In order to drum up attention for the event, students will be doing a video advertisement and will make use of social media and Twitter.
“We also hope to get people to come by word of mouth,” Craig said.
The play will run about an hour and fifteen minutes. “13 the Musical” will be performed on July 27 and 28 at 7 p.m., and on July 29 at 2 p.m. Tickets for adults are $12; for students, they are $10. They can be purchased online at BHSdramasociety.com or by calling (201) 858-0071.

Other arts at camp this year

The play is one piece of this year’s Bayonne High School Performing Arts Camp, which is made up of three components. The other two are fine arts drawing and paints that will be displayed outside in the lobby; and a musical component in which students perform works, study various aspects of music, create their own compositions, and put on their own performance.
The musical performance will be a free event held at the high school at 2 p.m. on July 30. Running time for this is about 45 minutes.
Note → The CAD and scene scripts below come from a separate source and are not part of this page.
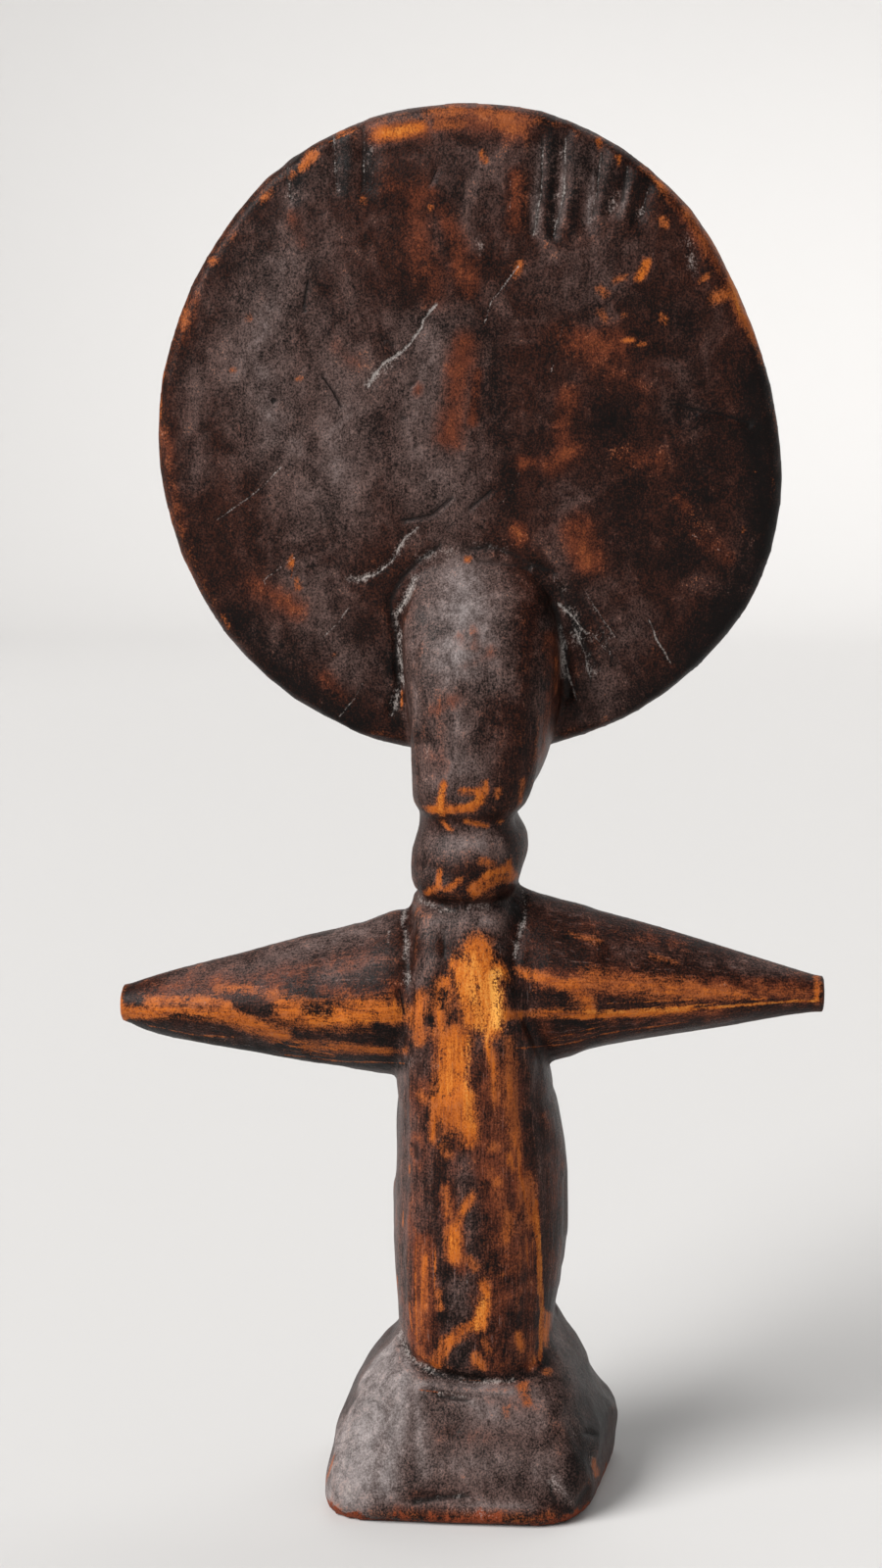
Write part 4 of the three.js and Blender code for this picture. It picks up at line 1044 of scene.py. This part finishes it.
class FIGURINE_PG_finish(bpy.types.PropertyGroup):
    """The stain's and the wood's colours, and how they are worn."""

    stain: colour_setting("Stain", "The stain where it is thick", (0.0030, 0.0020, 0.0018))
    stain_fleck: colour_setting(
        "Stain Fleck", "The fine flecks in the dark stain", (0.048, 0.0135, 0.0075))
    brown_fleck: colour_setting(
        "Brown Fleck", "The fine flecks in the handled stain", (0.104, 0.064, 0.056))
    thin_stain: colour_setting(
        "Thin Stain", "The flecks where the stain is thin", (0.128, 0.031, 0.013))
    warm_stain: colour_setting(
        "Warm Stain", "The flecks where the wood glows through", (0.275, 0.072, 0.018))
    # The grey film's colour, also used as painted sheen on the lit side.
    film_and_sheen: colour_setting(
        "Grey Film", "The dull film on the smooth high parts", (0.215, 0.188, 0.184))
    deep_wood: colour_setting(
        "Deep Wood", "Bare wood that has kept some stain", (0.155, 0.030, 0.006))
    bare_wood: colour_setting("Bare Wood", "Wood rubbed clear of stain", (0.48, 0.122, 0.012))
    # Also the colour of the painted highlight on the spine.
    gold_and_highlight_wood: colour_setting("Gold Wood", "The most rubbed wood", (0.88, 0.43, 0.09))
    raw_edge: colour_setting(
        "Raw Edge", "The foot's lowest edge, which never took the stain", (0.20, 0.042, 0.015))
    dust: colour_setting("Dust", "Dust in the creases and scores", (0.33, 0.295, 0.275))
    # Also the colour of the painted shade in the folds.
    crack: colour_setting("Crack", "The inside of cracks and pores", (0.006, 0.0048, 0.0045))
    raggedness: share_setting(
        "Ragged Edges", "How ragged the edge of the worn wood is", 1.15, 2.0)
    relief: share_setting("Grain Relief", "Depth of the grain and fine marks", 1.0, 3.0)
    roughness: share_setting("Roughness", "How dull the stain is", 0.40, 1.0, least=0.05)


class FIGURINE_PG_studio(bpy.types.PropertyGroup):
    """The floor, the light and the camera."""

    backdrop: colour_setting("Backdrop", "Colour of the floor and the wall", (0.585, 0.58, 0.575))
    reach: length_setting(
        "Floor Reach", "From the figure to the wall far behind it", 3.4, 1.0, 10.0)
    turn: angle_setting("Camera Turn", "How far the camera is round to the right", VIEW_TURN)
    distance: length_setting(
        "Camera Distance", "From the figure's middle line, along the floor", VIEW_DISTANCE,
        0.2, 5.0)
    height: length_setting("Camera Height", "Above the floor", VIEW_HEIGHT, 0.0, 3.0)
    tilt: angle_setting("Camera Tilt", "How far the camera looks down", VIEW_TILT)
    aside: angle_setting(
        "Camera Aside", "How far the camera looks to the left of the figure", VIEW_ASIDE)
    lens: FloatProperty(
        name="Lens", description="Focal length over a 36 mm tall frame, in millimetres",
        default=VIEW_LENS, min=10.0, max=300.0)
    window: strength_setting(
        "Window Light", "Strength of the soft light from the upper left", 4.95, 50.0)
    glow: strength_setting(
        "Wall Glow", "Strength of the soft light from the figure's front", 1.7, 50.0)
    sky: strength_setting("Room Light", "Strength of the light from all round", 0.19, 5.0)


class FIGURINE_OT_carve(bpy.types.Operator):
    """Cut the knife marks into the figurine's wood and mark where it is worn"""

    bl_idname = "figurine.carve"
    bl_label = "Carve the Wood"

    def execute(self, context):
        settings = context.scene.figurine_carving
        surface = carve(settings.spacing, settings.relief)
        mark(surface)
        surface.mesh.name = PIECE
        surface.mesh.shade_smooth()
        piece = bpy.data.objects.new(PIECE, surface.mesh)
        context.scene.collection.objects.link(piece)
        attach(piece, "root")
        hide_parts(NODE)
        return {"FINISHED"}


class FIGURINE_OT_stain(bpy.types.Operator):
    """Stain the carved wood, wear the stain away and paint in shade, sheen and highlight"""

    bl_idname = "figurine.stain"
    bl_label = "Stain the Wood"

    def execute(self, context):
        piece = bpy.data.objects[PIECE]
        piece.data.materials.clear()
        piece.data.materials.append(worn_stain_and_painted_light(context.scene.figurine_finish))
        return {"FINISHED"}


def soft_light(name, comes_from, width, strength, colour):
    """A broad even light, like a window or a white wall, from one direction."""
    light = bpy.data.lights.new(name, "SUN")
    light.energy = strength
    light.angle = math.radians(width)
    light.color = colour
    holder = bpy.data.objects.new(name, light)
    bpy.context.scene.collection.objects.link(holder)
    holder.location = Vector(comes_from) * 2
    holder.rotation_euler = Vector(comes_from).to_track_quat("Z", "Y").to_euler()


class FIGURINE_OT_studio(bpy.types.Operator):
    """Set the figurine on a pale floor in soft light, with the camera behind its back"""

    bl_idname = "figurine.studio"
    bl_label = "Set Up the Studio"

    def execute(self, context):
        studio = context.scene.figurine_studio
        self.sweep(context, studio)
        self.lights(context, studio)
        self.camera(context, studio)
        return {"FINISHED"}

    def sweep(self, context, studio):
        """A wide floor that curves up into a wall, low all round and high at the far end."""
        turns, curve, bend, climb, lip, squareness = 72, 16, 1.0, 2.4, 0.02, 6
        around = []
        for number in range(turns):
            turn = 2 * math.pi * number / turns
            across, ahead = math.cos(turn), math.sin(turn)
            size = (abs(across) ** squareness + abs(ahead) ** squareness) ** (1 / squareness)
            around.append((across / size, ahead / size))
        flat = studio.reach - bend
        profile = [(flat * 0.5, 0.0), (flat, 0.0)]
        for number in range(1, curve + 1):
            slope = math.radians(90 * number / curve)
            profile.append((flat + bend * math.sin(slope), bend - bend * math.cos(slope)))
        verts = [(0.0, 0.0, 0.0)]
        for out, up in profile:
            verts += [(out * across, out * ahead, up) for across, ahead in around]
        verts += [(
            studio.reach * across, studio.reach * ahead,
            bend + lip + climb * max(0.0, ahead)) for across, ahead in around]
        faces = [(0, 1 + number, 1 + (number + 1) % turns) for number in range(turns)]
        for ring in range(len(profile)):
            first, last = 1 + ring * turns, 1 + (ring + 1) * turns
            for number in range(turns):
                after = (number + 1) % turns
                faces.append((first + number, last + number, last + after, first + after))
        mesh = bpy.data.meshes.new("pale_sweep")
        mesh.from_pydata(verts, [], faces)
        mesh.shade_smooth()
        mesh.materials.append(plain_finish("pale_backdrop", studio.backdrop, 0.9))
        sweep = bpy.data.objects.new("pale_sweep", mesh)
        context.scene.collection.objects.link(sweep)

    def lights(self, context, studio):
        """A window to the upper left, a pale wall beyond the figure, and the room all round."""
        soft_light("window", (-0.62, -0.52, 0.59), 38, studio.window, (1.0, 0.985, 0.97))
        soft_light("wall_glow", (0.25, 0.76, 0.60), 70, studio.glow, (1.0, 0.995, 0.985))
        world = bpy.data.worlds.new("soft_room")
        world.use_nodes = True
        ground = world.node_tree.nodes["Background"]
        ground.inputs["Color"].default_value = (1.0, 1.0, 1.0, 1.0)
        ground.inputs["Strength"].default_value = studio.sky
        context.scene.world = world
        context.scene.view_settings.view_transform = "Standard"

    def camera(self, context, studio):
        """The camera, at the photograph's height, distance and tilt."""
        camera = bpy.data.cameras.new("back_view")
        # The sensor's width goes with the longer side of the frame, and so with its height here.
        camera.sensor_width = FRAME_HEIGHT
        camera.lens = studio.lens
        camera.clip_start = 0.01
        holder = bpy.data.objects.new("back_view", camera)
        context.scene.collection.objects.link(holder)
        holder.location = (
            studio.distance * math.sin(studio.turn), -studio.distance * math.cos(studio.turn),
            studio.height)
        heading = studio.turn + studio.aside
        aim = Vector((
            -math.sin(heading) * math.cos(studio.tilt), math.cos(heading) * math.cos(studio.tilt),
            -math.sin(studio.tilt)))
        holder.rotation_euler = aim.to_track_quat("-Z", "Y").to_euler()
        context.scene.camera = holder


class FIGURINE_PT_panel(bpy.types.Panel):
    """The figurine's steps, sizes and colours"""

    bl_idname = "FIGURINE_PT_panel"
    bl_label = "Figurine"
    bl_space_type = "VIEW_3D"
    bl_region_type = "UI"
    bl_category = "Figurine"

    def draw(self, context):
        for operator, group in (
                (FIGURINE_OT_carve, "figurine_carving"), (FIGURINE_OT_stain, "figurine_finish"),
                (FIGURINE_OT_studio, "figurine_studio")):
            box = self.layout.box()
            box.operator(operator.bl_idname)
            settings = getattr(context.scene, group)
            for name in settings.__annotations__:
                box.prop(settings, name)


CLASSES = (
    FIGURINE_PG_carving, FIGURINE_PG_finish, FIGURINE_PG_studio, FIGURINE_OT_carve,
    FIGURINE_OT_stain, FIGURINE_OT_studio, FIGURINE_PT_panel,
)
GROUPS = {
    "figurine_carving": FIGURINE_PG_carving, "figurine_finish": FIGURINE_PG_finish,
    "figurine_studio": FIGURINE_PG_studio,
}


def register():
    for kind in CLASSES:
        bpy.utils.register_class(kind)
    for name, group in GROUPS.items():
        setattr(bpy.types.Scene, name, PointerProperty(type=group))


def unregister():
    for name in GROUPS:
        delattr(bpy.types.Scene, name)
    for kind in reversed(CLASSES):
        bpy.utils.unregister_class(kind)


def main():
    """Runs every step in order."""
    register()
    bpy.ops.figurine.carve()
    bpy.ops.figurine.stain()
    bpy.ops.figurine.studio()


if __name__ == "__main__":
    main()
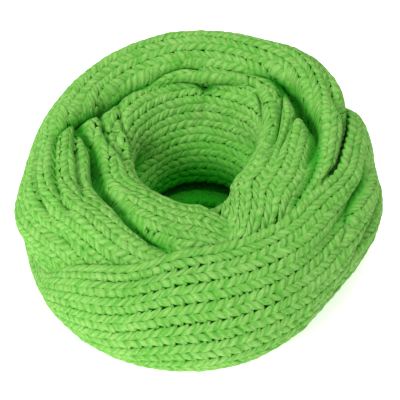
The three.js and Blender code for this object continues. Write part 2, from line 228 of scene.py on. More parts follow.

Each student involved will be given a CD of the performance.
Melissa Rodriquez, who will return to Bayonne High School as a junior in the fall, came to the camp as a kind of recap of the lessons she’s learned during the school year, such as music theory and the fundamentals of music, and got a shock when she got involved in electronic garage band music.
“I’d never done it before,” she said. “I understood soundscape, but I was used to music rather than sound. Luckily, this had woodwinds in it,” she said.
Band Director Serge Puchinsky, who heads the musical component of the camp, said Rodriquez had to think beyond her classical training in order to create this kind of music.
“For kids with no classical training, it’s easier, but for someone like Melissa, she had to get around what she learned,” he said. “This was an experience to get her to think outside the box.”